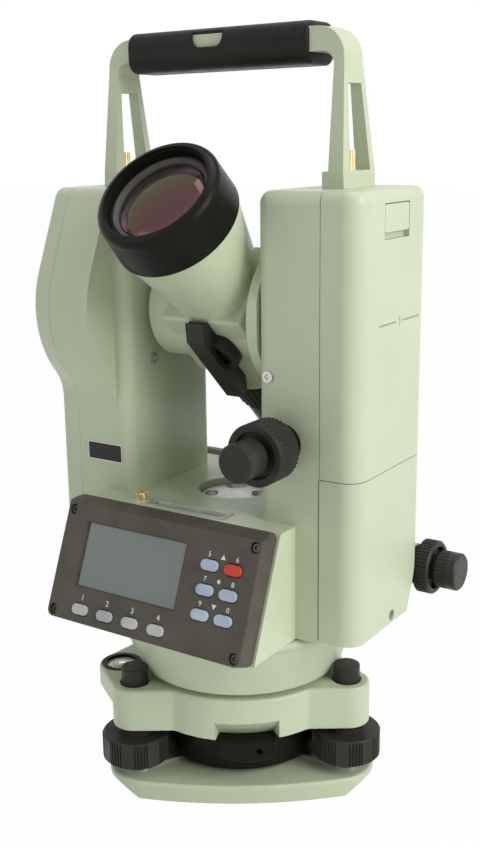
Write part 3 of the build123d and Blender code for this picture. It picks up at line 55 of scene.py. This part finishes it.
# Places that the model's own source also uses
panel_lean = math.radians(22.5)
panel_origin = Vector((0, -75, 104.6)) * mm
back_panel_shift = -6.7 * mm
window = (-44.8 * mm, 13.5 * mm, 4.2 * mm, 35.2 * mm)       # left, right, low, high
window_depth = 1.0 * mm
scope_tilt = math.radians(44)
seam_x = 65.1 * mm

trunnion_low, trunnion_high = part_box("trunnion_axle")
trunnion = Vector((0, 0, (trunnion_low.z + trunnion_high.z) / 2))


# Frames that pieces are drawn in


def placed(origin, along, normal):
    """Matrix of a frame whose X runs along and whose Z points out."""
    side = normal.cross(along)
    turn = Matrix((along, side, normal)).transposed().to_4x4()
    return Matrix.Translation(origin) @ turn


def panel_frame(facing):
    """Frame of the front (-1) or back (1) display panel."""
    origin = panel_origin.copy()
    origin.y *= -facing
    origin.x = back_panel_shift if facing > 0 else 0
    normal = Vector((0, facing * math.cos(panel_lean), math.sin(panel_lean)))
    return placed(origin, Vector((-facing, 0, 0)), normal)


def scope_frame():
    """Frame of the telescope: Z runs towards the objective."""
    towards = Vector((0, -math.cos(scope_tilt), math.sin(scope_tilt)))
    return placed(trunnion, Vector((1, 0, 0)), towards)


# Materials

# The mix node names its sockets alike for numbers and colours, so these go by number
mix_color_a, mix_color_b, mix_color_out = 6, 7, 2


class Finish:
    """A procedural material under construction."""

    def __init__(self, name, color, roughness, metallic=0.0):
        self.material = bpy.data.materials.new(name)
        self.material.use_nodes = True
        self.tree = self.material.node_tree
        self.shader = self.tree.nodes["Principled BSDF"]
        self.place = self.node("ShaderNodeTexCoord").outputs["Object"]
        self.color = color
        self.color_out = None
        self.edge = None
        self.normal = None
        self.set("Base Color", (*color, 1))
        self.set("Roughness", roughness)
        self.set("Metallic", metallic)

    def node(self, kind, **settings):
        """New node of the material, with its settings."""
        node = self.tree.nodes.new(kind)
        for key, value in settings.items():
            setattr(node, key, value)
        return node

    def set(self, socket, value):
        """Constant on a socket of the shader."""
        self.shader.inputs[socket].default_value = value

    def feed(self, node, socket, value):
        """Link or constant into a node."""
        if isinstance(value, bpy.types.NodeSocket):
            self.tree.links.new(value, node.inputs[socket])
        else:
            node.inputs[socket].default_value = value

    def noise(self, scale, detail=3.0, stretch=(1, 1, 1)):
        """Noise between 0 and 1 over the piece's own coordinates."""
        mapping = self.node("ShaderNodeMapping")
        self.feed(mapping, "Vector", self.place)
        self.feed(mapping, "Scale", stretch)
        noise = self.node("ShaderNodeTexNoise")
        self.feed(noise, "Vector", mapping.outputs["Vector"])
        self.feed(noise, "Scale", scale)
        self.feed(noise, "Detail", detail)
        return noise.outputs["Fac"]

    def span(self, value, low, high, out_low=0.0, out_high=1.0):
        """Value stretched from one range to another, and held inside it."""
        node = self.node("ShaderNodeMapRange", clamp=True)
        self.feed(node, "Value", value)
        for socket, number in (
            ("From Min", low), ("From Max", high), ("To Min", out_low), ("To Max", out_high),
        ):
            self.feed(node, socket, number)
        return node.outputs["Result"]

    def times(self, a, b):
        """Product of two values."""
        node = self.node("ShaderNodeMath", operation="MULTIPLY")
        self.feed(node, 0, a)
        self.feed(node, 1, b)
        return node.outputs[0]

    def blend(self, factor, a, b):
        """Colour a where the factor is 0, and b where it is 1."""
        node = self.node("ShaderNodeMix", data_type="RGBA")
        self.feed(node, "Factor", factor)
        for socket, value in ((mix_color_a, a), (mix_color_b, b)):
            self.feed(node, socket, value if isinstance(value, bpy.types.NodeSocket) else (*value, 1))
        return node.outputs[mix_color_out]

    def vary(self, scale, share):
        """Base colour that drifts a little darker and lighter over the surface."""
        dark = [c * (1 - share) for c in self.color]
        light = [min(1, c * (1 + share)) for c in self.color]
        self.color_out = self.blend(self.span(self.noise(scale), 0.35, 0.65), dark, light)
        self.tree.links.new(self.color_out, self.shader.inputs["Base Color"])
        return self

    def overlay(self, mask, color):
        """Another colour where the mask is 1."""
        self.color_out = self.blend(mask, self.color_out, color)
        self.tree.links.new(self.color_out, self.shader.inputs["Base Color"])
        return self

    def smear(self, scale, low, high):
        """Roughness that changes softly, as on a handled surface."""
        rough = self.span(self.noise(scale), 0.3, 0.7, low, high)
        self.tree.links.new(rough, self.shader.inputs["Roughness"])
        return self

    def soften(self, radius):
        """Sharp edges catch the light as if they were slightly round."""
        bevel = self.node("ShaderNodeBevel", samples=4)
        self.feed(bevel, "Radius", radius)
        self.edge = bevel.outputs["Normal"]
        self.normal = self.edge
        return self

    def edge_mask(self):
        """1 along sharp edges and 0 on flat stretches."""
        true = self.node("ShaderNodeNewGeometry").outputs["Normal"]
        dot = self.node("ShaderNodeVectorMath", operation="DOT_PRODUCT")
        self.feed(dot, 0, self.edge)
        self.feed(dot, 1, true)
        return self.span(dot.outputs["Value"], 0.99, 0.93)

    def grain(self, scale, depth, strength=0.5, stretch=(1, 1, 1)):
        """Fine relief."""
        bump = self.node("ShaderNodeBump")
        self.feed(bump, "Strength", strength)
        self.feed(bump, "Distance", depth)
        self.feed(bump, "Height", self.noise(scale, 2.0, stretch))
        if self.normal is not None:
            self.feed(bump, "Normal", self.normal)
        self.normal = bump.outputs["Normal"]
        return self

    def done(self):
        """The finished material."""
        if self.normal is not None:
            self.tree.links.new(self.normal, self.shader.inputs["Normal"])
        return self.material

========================

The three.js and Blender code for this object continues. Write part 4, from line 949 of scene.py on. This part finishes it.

========================

_PROBLEM REQUIREMENTS_.
The lines to collect are those holding the string "Blender"; copy them all.

_THE REPLY_.
Write part 3 of the build123d and Blender code for this picture. It picks up at line 55 of scene.py. This part finishes it.
The three.js and Blender code for this object continues. Write part 4, from line 949 of scene.py on. This part finishes it.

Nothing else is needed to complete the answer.